Saturday, July 14, 2012

The Engineering Mystery of the Baalbek Stones

Everyone talks about Stonehenge and the Coliseum being some of the great accomplishments of the ancient world, but the Baalbek Stones in Baalbek, Lebanon are one of the great engineering and architectural mysteries in history.
The ancient Romans built some of their most impressive works in the remote area of Beqaa Valley. Roman emperors would travel over 1,500 miles to make offerings to their gods at the Temple of Jupiter—the largest and grandest to scale temple that the Romans ever constructed.
Several stones of extreme weight have been found in the ruins of this temple. The largest dressed stone block in the world, Stone of the South, weighs 1,000 tons—the equivalent of THREE Boeing 747 aircraft. The Stone also holds own mystery, as it seems abandoned, by just laying on its own, away from the other structures.

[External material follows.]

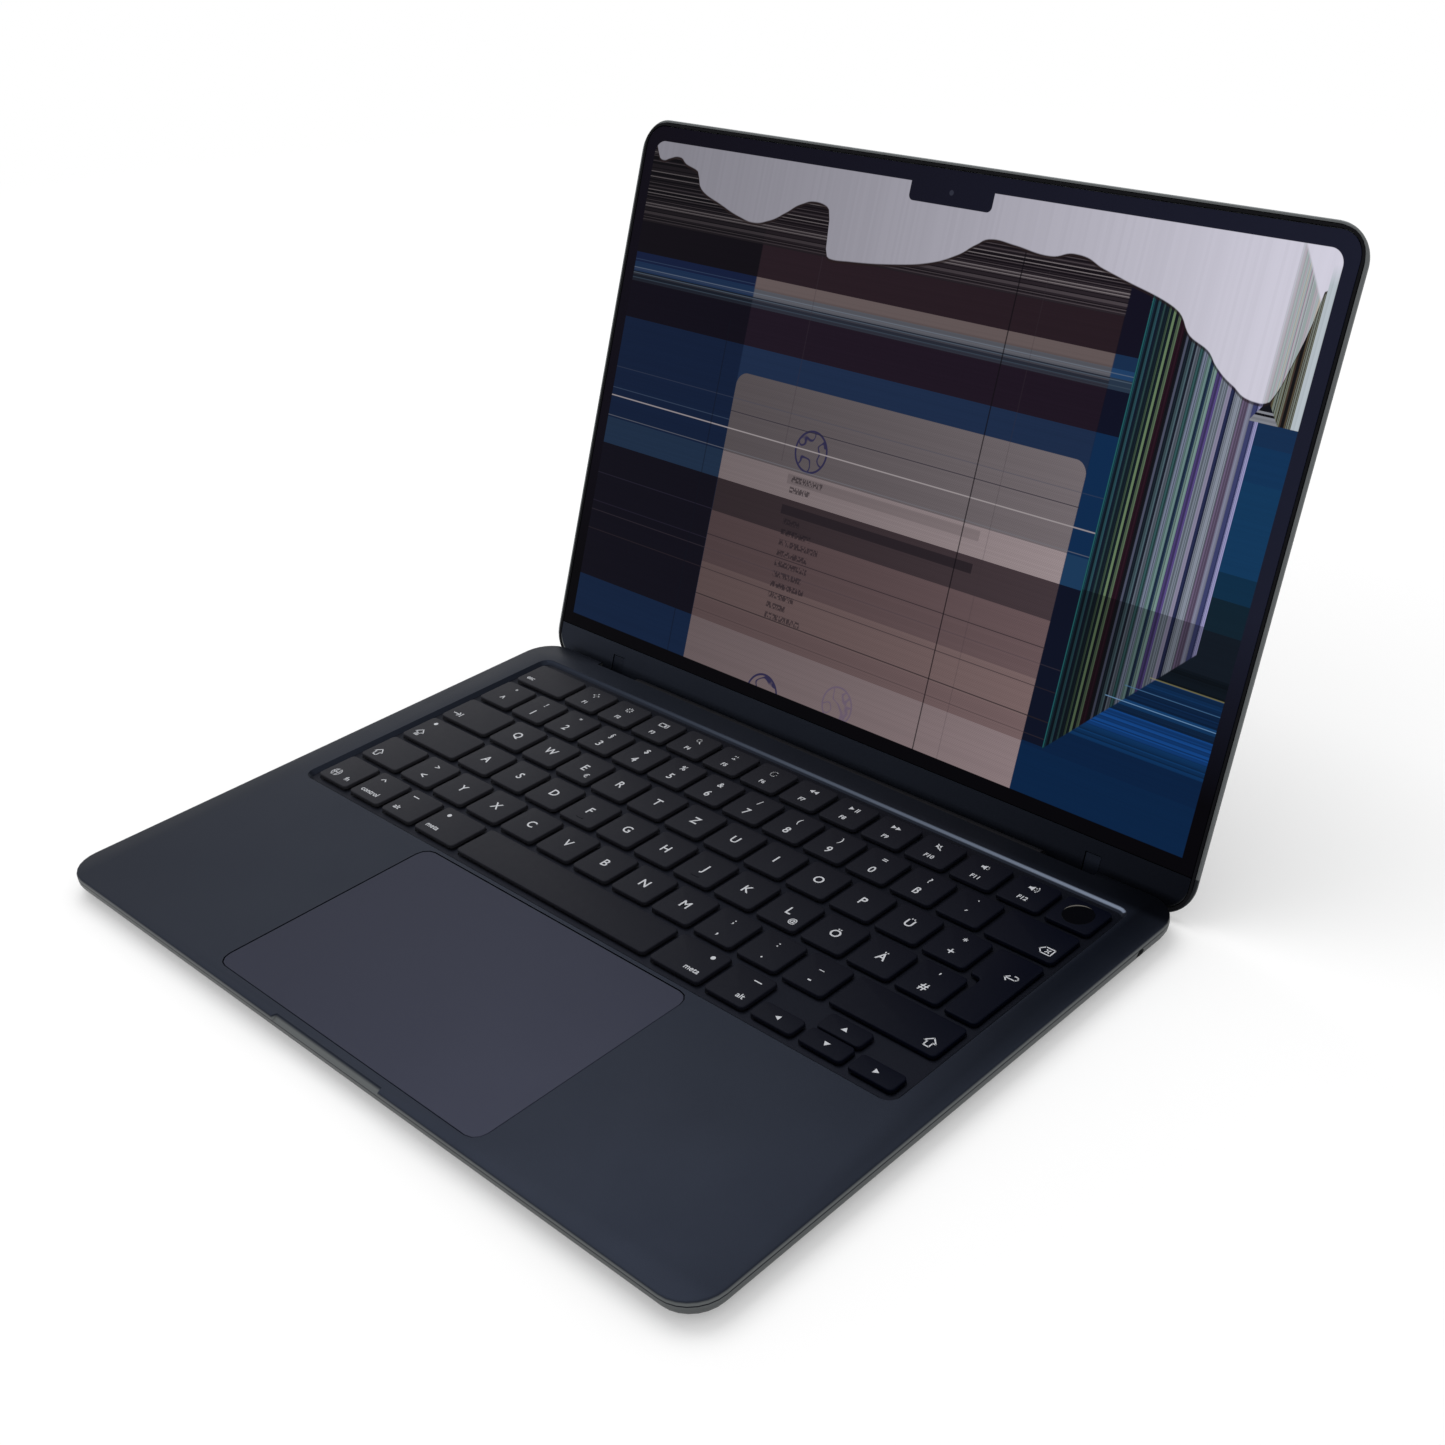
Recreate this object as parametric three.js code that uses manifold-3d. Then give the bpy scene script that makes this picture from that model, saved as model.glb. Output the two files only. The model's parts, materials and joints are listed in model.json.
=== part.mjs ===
// A slim 13 inch laptop computer, standing open on its rubber feet.
// Millimetres, +X to the right of the person typing, +Y to the rear, +Z up.
// The origin lies at the centre of the whole part's footprint, on the table.
import * as THREE from "three";
import { mergeVertices } from "three/addons/utils/BufferGeometryUtils.js";
import Module from "manifold-3d";

const wasm = await Module();
wasm.setup();

// Overall sizes
const WIDTH = 304.1;
const DEPTH = 215;
const CORNER_RADIUS = 12;
const OPEN_ANGLE = 111.1;
const CLOSED_GAP = 0.3;
const CLEARANCE = 0.3;

// Base shell
const BASE_THICKNESS = 7.3;
const UNDERSIDE_RADIUS = 5.3;
const DECK_EDGE = 0.7;
const SIDE_WALL = 1.5;
const DECK_SKIN = 1.2;
const COVER_THICKNESS = 0.8;
const COVER_LEDGE = 1.6;
const LEDGE_THICKNESS = 1;
const SCREW_FROM_SIDE = 15.6;
const SCREW_FROM_END = 15.1;
const SCREW_RECESS_RADIUS = 2;
const SCREW_RECESS_DEPTH = 0.35;

// Feet
const FOOT_RADIUS = 6;
const FOOT_HEIGHT = 1.1;
const FOOT_RECESS = 0.4;
const FOOT_FROM_SIDE = 24;
const FOOT_FROM_END = 20;

// Finger scoop in the front edge
const SCOOP_WIDTH = 54;
const SCOOP_REACH = 2.1;
const SCOOP_DROP = 1.5;
const SCOOP_END_SLOPE = 1;

// Keyboard: the width that is left between the side margins sets the pitch of the keys
const KEYBOARD_FROM_SIDE = 15.55;
const ROW_PITCH = 18.56;
const ROW_UNITS = 14.5;
const FUNCTION_KEYS = 12;
const ROWS_BEHIND_SPACE = 5;
const CAP_GAP = 2.5;
const CAP_DEPTH = 15.75;
const FUNCTION_CAP_DEPTH = 14.5;
const ARROW_GAP = 0.7;
const CAP_THICKNESS = 1.3;
const CAP_CORNER = 1.6;
const KEY_TRAVEL = 1;
const STEM_SIZE = 5;
const WIDE_KEY = 40;
const APERTURE_CLEARANCE = 0.4;
const SENSOR_RADIUS = 5.2;
const SENSOR_RECESS = 0.2;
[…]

Three stones, "smaller" in comparison, weigh 800 tons each and fit together to form a wall of 20 feet.
In modern engineering, we have all sorts of tools to allow for the ease of movement of large materials. Even then, it is a calculated process with many calculations and equipment involved.
How exactly did the ancient Romans build such magnificent structures with only manpower and simple machinery? Also, not only erecting, but transporting the materials to such a remote location, remains one of the greatest engineering mysteries.